Loony Tunes: Ichabod puts too much faith in Katrina; Abbie puts too much faith in Orion. After she uses the doohickey to summon him, Abbie gets a call from Ichabod who has done some research. Orion has a tendency to show up right before catastrophes. Does he prevent the events or bring them about? Abbie lets Crane know that she and the angel are going to the carriage house. Turns out Orion is a nutter. He rants to Abbie about how he is not just destroying evil, he’s rebuilding the world as a paradise. Orion says his weapon (Again with the penis symbolism?) will kill Headless and then he’ll absorb the Horseman’s power to cleanse the world.
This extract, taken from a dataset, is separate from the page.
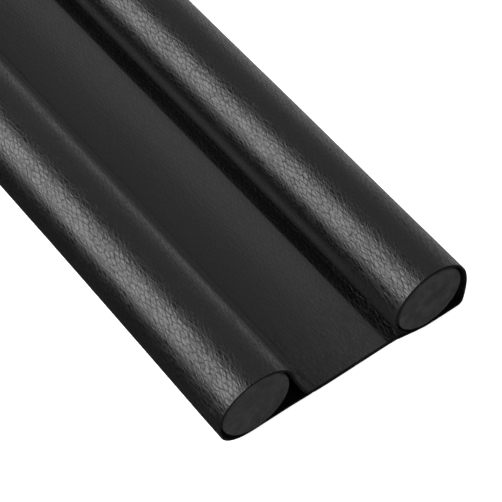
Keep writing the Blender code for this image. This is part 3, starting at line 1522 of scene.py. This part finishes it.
@dataclass(frozen=True)
class StripLight:
    """A low strip lamp that stands beside a roll and faces -X, and isn't itself seen."""

    name: str
    beside: Side
    off: float
    low: float
    high: float
    radiance: float

    def build(self, centre: Vector, length: float) -> None:
        """Stands the lamp along the roll.

        Args:
            centre: the roll's middle.
            length: the roll's length.
        """
        lamp = hang_lamp(self.name, self.high - self.low, length, self.radiance)
        lamp.location = (centre.x + self.off, 0.0, (self.low + self.high) / 2)
        lamp.rotation_euler = (0.0, math.radians(90.0), 0.0)
        lamp.visible_camera = False


@dataclass
class Studio:
    """The camera, the lamps and the pale floor."""

    focus: Vector
    centres: dict[Side, Vector]
    length: float

    # The camera: its bearing from the focus in degrees, its distance, its shift and its lens
    azimuth: float = -37.05
    elevation: float = 52.66
    roll: float = -0.17
    distance: float = 0.7067
    aim_right: float = -0.00178
    aim_up: float = 0.05286
    focal_pixels: float = 2049.0
    frame_pixels: float = 502.0
    sensor: float = 36.0
    nearest: float = 0.05

    # The room and its lamps
    floor_size: float = 30.0
    world_grey: float = 0.03
    lamps: tuple[SoftLight, ...] = (
        SoftLight("band_lamp", (-0.646, 0.484, 0.590), distance=1.5, width=1.3, height=1.23, radiance=5.95),
        SoftLight("side_lamp", (0.619, 0.484, 0.619), distance=2.4, width=2.8, height=3.4, radiance=0.43),
        SoftLight("front_lamp", (0.25, -0.80, 0.55), distance=2.2, width=2.0, height=1.4, radiance=0.9),
    )
    strips: tuple[StripLight, ...] = (
        StripLight("web_strip", Side.RIGHT, off=-0.0172, low=0.003, high=0.033, radiance=0.54),
        StripLight("outer_strip", Side.RIGHT, off=0.0400, low=0.001, high=0.034, radiance=0.60),
    )

    def build(self) -> None:
        """Makes the studio."""
        self.hang_camera()
        for lamp in self.lamps:
            lamp.build(self.focus)
        for strip in self.strips:
            strip.build(self.centres[strip.beside], self.length)
        self.lay_floor()
        world = bpy.data.worlds.new("studio_air")
        world.use_nodes = True
        world.node_tree.nodes["Background"].inputs["Color"].default_value = (*(self.world_grey,) * 3, 1.0)
        bpy.context.scene.world = world
        bpy.context.scene.view_settings.view_transform = "Standard"

    def hang_camera(self) -> None:
        """Puts the camera at the photograph's viewing angle."""
        turn, tilt, roll = (math.radians(a) for a in (self.azimuth, self.elevation, self.roll))
        back = Vector((math.sin(turn) * math.cos(tilt), -math.cos(turn) * math.cos(tilt), math.sin(tilt)))
        level = Vector((math.cos(turn), math.sin(turn), 0.0))
        plumb = back.cross(level)
        right = level * math.cos(roll) + plumb * math.sin(roll)
        up = plumb * math.cos(roll) - level * math.sin(roll)
        data = bpy.data.cameras.new("camera")
        data.sensor_width = self.sensor
        data.lens = self.focal_pixels / self.frame_pixels * self.sensor
        data.clip_start = self.nearest
        camera = bpy.data.objects.new("camera", data)
        place = self.focus + back * self.distance + right * self.aim_right + up * self.aim_up
        turned = Matrix((right, up, back)).transposed().to_4x4()
        camera.matrix_world = Matrix.Translation(place) @ turned
        bpy.context.scene.collection.objects.link(camera)
        bpy.context.scene.camera = camera

    def lay_floor(self) -> None:
        """Lays the floor, which lights the rolls but isn't mirrored in them."""
        deselect_all()
        bpy.ops.mesh.primitive_plane_add(size=self.floor_size, location=(0.0, 0.0, 0.0))
        floor = bpy.context.object
        floor.name = "floor"
        floor.data.materials.append(PaleFloor().material())
        floor.visible_glossy = False


def dress(piece: bpy.types.Object, slot: Slot, *nodes: str) -> None:
    """Puts a piece in the frame.

    Args:
        piece: the finished piece.
        slot: the record's slot; not used.
        nodes: the solids that it stands for.
    """
    if nodes:
        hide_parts(*nodes)
    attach(piece, "root")
    triangles = sum(len(face.vertices) - 2 for face in piece.data.polygons)
    LOG.info("%s: %d triangles", piece.name, triangles)


def main() -> None:
    """Builds the pieces in order, then the studio."""
    logging.basicConfig(level=logging.INFO, format="%(name)s %(message)s")
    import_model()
    rods = {side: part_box(f"rod_{side.value}") for side in Side}
    centres = {side: (low + high) / 2 for side, (low, high) in rods.items()}
    length = -2 * rods[Side.RIGHT][0].y
    section = Section(centres[Side.LEFT].x, centres[Side.RIGHT].x, centres[Side.LEFT].z, length)
    stitches = Stitching(section).build()
    dress(stitches, Slot.LEATHERETTE)
    for side, (low, high) in rods.items():
        rod = FoamRod(side, low, high).build()
        dress(rod, Slot.FOAM, f"rod_{side.value}")
    sleeve = Sleeve(section).build()
    dress(sleeve, Slot.LEATHERETTE, "sleeve")
    focus = Vector((centres[Side.LEFT].x, -length / 2 + FOCUS_INSET, centres[Side.LEFT].z))
    Studio(focus, centres, length).build()


if __name__ == "__main__":
    main()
When he starts yammering about Sodom and Gomorrah, Abbie figures he’s a zealot. Orion also intends to kill Katrina. Let’s not be too hasty to condemn this guy. After Crazy Pants stalks off, Team Witness gets together and conclude that Orion is worse than the Horseman of Death…. Chaos erupts. The horny devils launch an attack on Team Witness and Orion and Headless grapple. Instead of swiftly killing Headless with his magical blade, Orion does that Batman ’66 thing and stops to prematurely crow about his victory. This gives Ichabod time to sneak up, remove the blade from the Horseman’s back and smash it. Headless sexily struts (Don’t judge me) toward Orion. The Horseman kicks the angel, who immediately turns tail and flies off. Without his weapon, Orion is all talk…. Katrina tries to get back in her husband’s good graces…. Ichabod apologizes to Abbie for taking Katrina’s side and Abbie apologizes to Ichabod for taking Orion’s side. The Foreshadowing Fairy shows up as Abbie looks at her doohickey.

Cliffhanger: Someone shuffles into a convenience store. That someone is barefoot, bedraggled and guzzles milk straight from the carton. That someone is Captain Irving and he does not want to hear about your “No Shirt, No Shoes, No Service” policy.

So, what did you think of this episode? Is Sleepy Hollow redeeming itself?